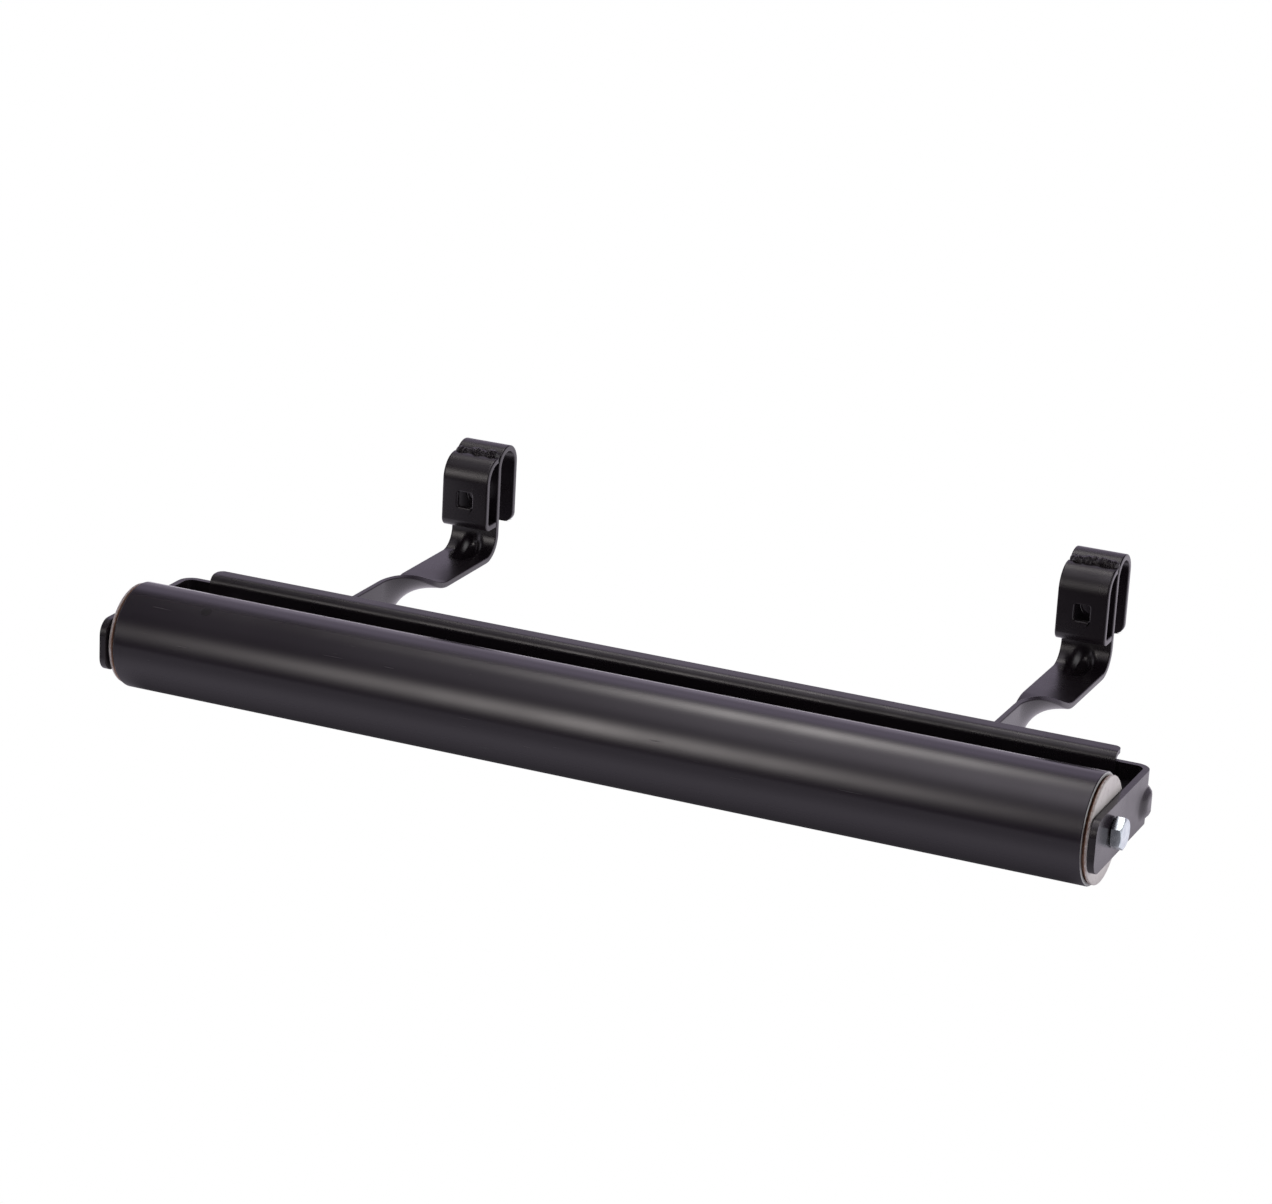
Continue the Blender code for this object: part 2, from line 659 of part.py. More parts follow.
def hexagon_reach(angle, flats):
    """Distance from the middle of a hexagon to its edge; a flat faces angle 0."""
    return flats / 2 / cos((angle + pi / 6) % (pi / 3) - pi / 6)


def build_axle_bolt(side, sign):
    """A hexagon-head bolt: one flat faces forward and a corner points up."""
    head_in = EAR_X + GAP
    head_out = head_in + BOLT_HEAD_HEIGHT
    tip = head_in - BOLT_LENGTH
    angles = [2 * pi * n / BOLT_SEGMENTS for n in range(BOLT_SEGMENTS)]
    hexagon = [hexagon_reach(angle, BOLT_HEAD_FLATS) for angle in angles]
    face = [0.475 * BOLT_HEAD_FLATS] * BOLT_SEGMENTS
    shank = [BOLT_R] * BOLT_SEGMENTS
    point = [BOLT_R - BOLT_CHAMFER] * BOLT_SEGMENTS
    sections = [(head_out, face), (head_out - BOLT_CHAMFER, hexagon), (head_in, hexagon)]
    sections += [(head_in, shank), (tip + BOLT_CHAMFER, shank), (tip, point)]
    bm = bmesh.new()
    rings = []
    for x, reaches in sections:
        ring = []
        for angle, reach in zip(angles, reaches):
            ring.append(bm.verts.new((sign * x, reach * cos(angle), reach * sin(angle))))
        rings.append(ring)
    for ring, following in zip(rings, rings[1:]):
        for a, b in zip(range(BOLT_SEGMENTS), [*range(1, BOLT_SEGMENTS), 0]):
            bm.faces.new((ring[a], ring[b], following[b], following[a]))
    bm.faces.new(rings[0])
    bm.faces.new(rings[-1])
    add_object("axle_bolt_" + side, finish_bmesh("axle_bolt_" + side, bm), "zinc")


def main():
    clear_scene()
    add_axis_empty()
    build_bracket()
    build_rail()
    build_roller_shell()
    build_axle()
    for side, sign in SIDES:
        build_arm(side, sign)
        build_clamp_plate(side, sign)
        build_arm_welds(side, sign)
        build_plate_weld(side, sign)
        build_end_cap(side, sign)
        build_bearing(side, sign)
        build_ball_row(side, sign)
        build_dust_seal(side, sign)
        build_axle_clip(side, sign)
        build_axle_bolt(side, sign)


main()
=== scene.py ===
import math
import random

import bmesh
import bpy
from mathutils import Matrix, Vector


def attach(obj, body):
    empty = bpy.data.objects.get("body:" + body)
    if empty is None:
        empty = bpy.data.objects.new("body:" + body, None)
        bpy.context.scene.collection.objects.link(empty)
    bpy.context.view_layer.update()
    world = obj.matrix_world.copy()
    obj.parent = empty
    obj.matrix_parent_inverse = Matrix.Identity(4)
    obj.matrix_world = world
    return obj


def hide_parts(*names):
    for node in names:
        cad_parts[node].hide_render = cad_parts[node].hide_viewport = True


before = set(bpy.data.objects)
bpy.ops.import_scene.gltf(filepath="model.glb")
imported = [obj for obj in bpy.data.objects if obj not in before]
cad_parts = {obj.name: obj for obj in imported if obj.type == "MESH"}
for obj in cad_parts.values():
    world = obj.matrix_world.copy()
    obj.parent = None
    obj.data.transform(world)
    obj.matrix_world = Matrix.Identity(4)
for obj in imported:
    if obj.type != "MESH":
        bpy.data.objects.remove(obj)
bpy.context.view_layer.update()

mm = 0.001
near = 0.1 * mm                                # slack when rows and faces are picked by their place
sides = (("left", -1), ("right", 1))


def startPiece(name):
    # call straight after a primitive is added: its size and place go into its mesh
    piece = bpy.context.object
    piece.name = name
    piece.data.name = name
    bpy.ops.object.transform_apply(location=True, rotation=True, scale=True)
    return piece


def onlyThis(piece):
    bpy.ops.object.select_all(action="DESELECT")
    bpy.context.view_layer.objects.active = piece
    piece.select_set(True)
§
* _Do this_
Reproduce only the lines from the top of the material through the one bearing "return flats /", each exactly as it stands.

* _Written solution_
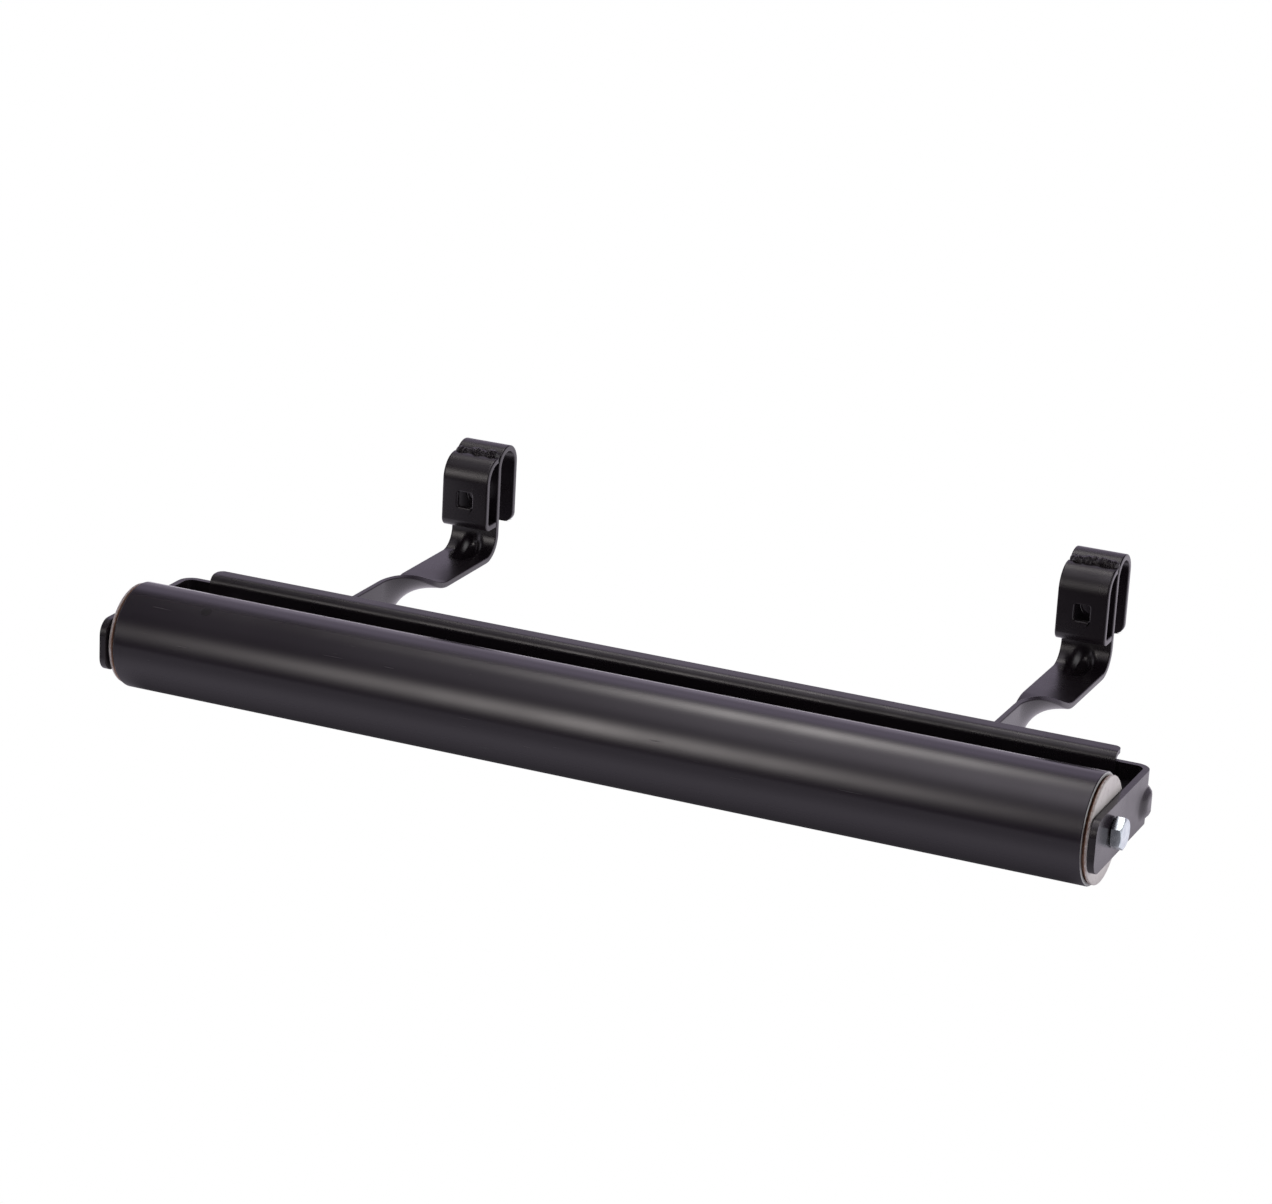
Continue the Blender code for this object: part 2, from line 659 of part.py. More parts follow.
def hexagon_reach(angle, flats):
    """Distance from the middle of a hexagon to its edge; a flat faces angle 0."""
    return flats / 2 / cos((angle + pi / 6) % (pi / 3) - pi / 6)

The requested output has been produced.